Failure of machines and having employees who do not have the technical knowhow of either using or repairing the machines in case of a breakdown is a major weakness of an organization (Fine, 45-50). The management should seek to acquire up to date machines and attach people who have the knowledge relevant for the machines. There are major developments and many changes occurring in relation to technology, therefore the management should know about the new versions of machines and train their employees in relation to this. Lack of in house reparers is also a weakness because outsourcing might be unreliable in terms of cost and time.
Another weakness of an organization is lack of a document that outlines policies, rules and regulations to direct the overall conduct of duties in an organization. This is because there may be role conflicts, general disputes and reduced performance. Employees do not know whom to report to and the order of duties and hence creating confusion. Policies also help employees in addressing ethical issues in the organization and their required conduct and relationship with each other. In addition to this, lack of a corporate culture is a weakness to an organization because this means there are no shared norms that create a healthy organization atmosphere. A corporate culture develops interactivity and goal congruence.
Production of poor quality products and continued production of commodities with a decreasing demand it’s a weakness to the organization. Consumers look out for high quality products and hence will buy more of such products. If an organization produces low quality products it means that consumers will stop buying these products and shift to high quality products. As a result an organization will experience a decrease in sales as well as the profits. A product might experience decrease in demand because of entry of a new product in the market that has advanced features, hence making the consumers shift to this new product.
There are major opportunities available to an organization and the management should always be alert and ready to take up this opportunities. The government may declare tax reduction for organization with high levels of production. As such, this can be an opportunity to the organization to increase its production levels and enjoy reduced tax liability. In addition, the government may create a total ban on import tax on certain equipments or supplies used by an organization. This is also an opportunity for the organization to increase its investment on such equipments or supplies. In many cases, government creates opportunities based on organization’s level of compliance with the rules and regulations.

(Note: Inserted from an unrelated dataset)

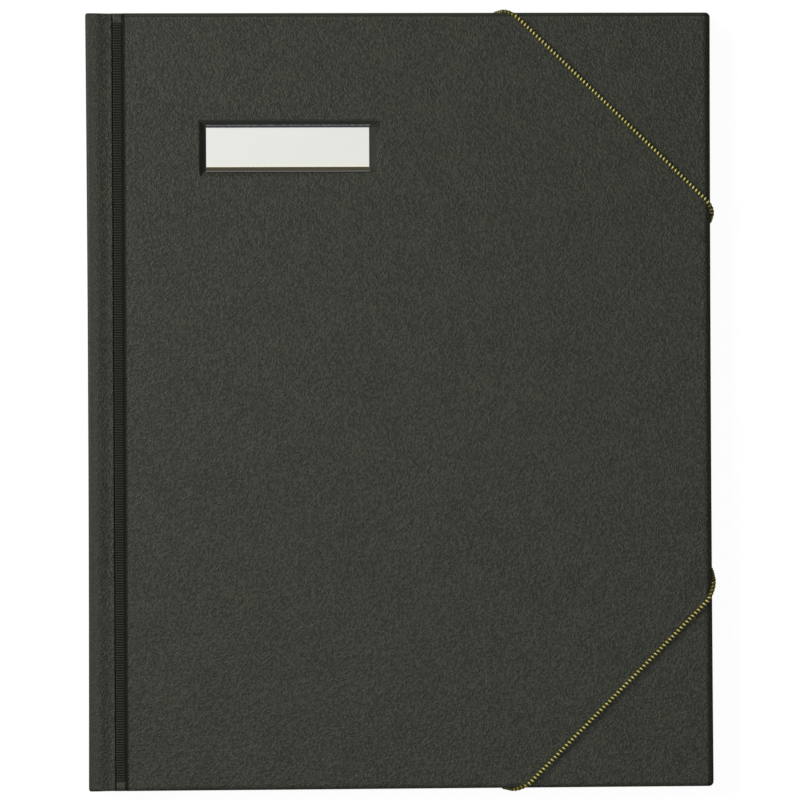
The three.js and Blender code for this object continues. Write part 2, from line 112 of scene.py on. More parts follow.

Reduction in prices of supplies, raw materials and other inputs is an opportunity for an organization if it makes purchases in bulk. This however will depend on storage space required and the features of such inputs, supplies and raw materials. This is because an organization must have enough storage space and only non perishables can be preserved for a long time. This strength depends on an organization’s financial stability which is an internal factor; in particular an organization been financially stable is one of its major strengths. The organization can as well enjoy economies of scale if it increases its level of production.
The level of development in the business locality in terms of infrastructure it is an opportunity for the organization. It is easier for an organization to acquire labor iin areas that are developed because people with the required experience and qualification move in such places to seek jobs. In addition, good infrastructure is an opportunity for an organization because the organization does not have to incur major costs in installation of the infrastructure.
Threats are external factors that an organization has no control over them and they do impact on an organization negatively. Decrease in supply of raw materials and other inputs it is a threat to an organization. The organization will fail to produce as per the production target which will be costly to the organization because it will have to produce less but at the same production levels (HBSP, 2009). On the other hand, the sales level will decrease which results into reduced profitability. An organization can counter this strength by buying supplies in bulk and preserving them to use when the supplies level reduce. In addition, price increase in supplies can be a threat to an organization because it will have to incur extra cost.
Technological development can be a threat to an organization if at all the organization has not established strategies that are up to date with the changes in technology. An organization has to review the amount allocated for capital investments because a new technology comes hand in hand with increase in costs. In addition, if the employees are not prepared to welcome these technological changes they may be resistant to them hence making organization’s progress plan unrealistic. If the competitors are technologically advanced than the organization this will pause to be a threat to the organization because the production level will go down because the organization’s processes are still of the old age.
Political instability in the country of operation or in other countries is a threat to an organization. This is because for an organization to operate efficiently there should be peace prevailing. The organization may have to close down its operations due to political instability. Changes in the world or nation economy can be a threat when there is inflation and increase in interest rates. This is because the organization has to operate in high costs due to increase in price for supplies, imports or local and increase in cost of finance.
As highlighted above, strengths are the advantages and weaknesses are disadvantages of an organization in relation to the business environment in which it is operating. Strengths and weaknesses are internal factors of the organization and it has the ability to control them. On the other hand, opportunities can impact positively on the organization if they are exploited according and threats can destroy the image of the organization and its performance. Opportunities and threats are external factors of the organization and these factors are uncontrollable by the organization. However, an organization can develop strategies to embrace opportunities and minimize the negative effect of the threats (Scott, 197-212).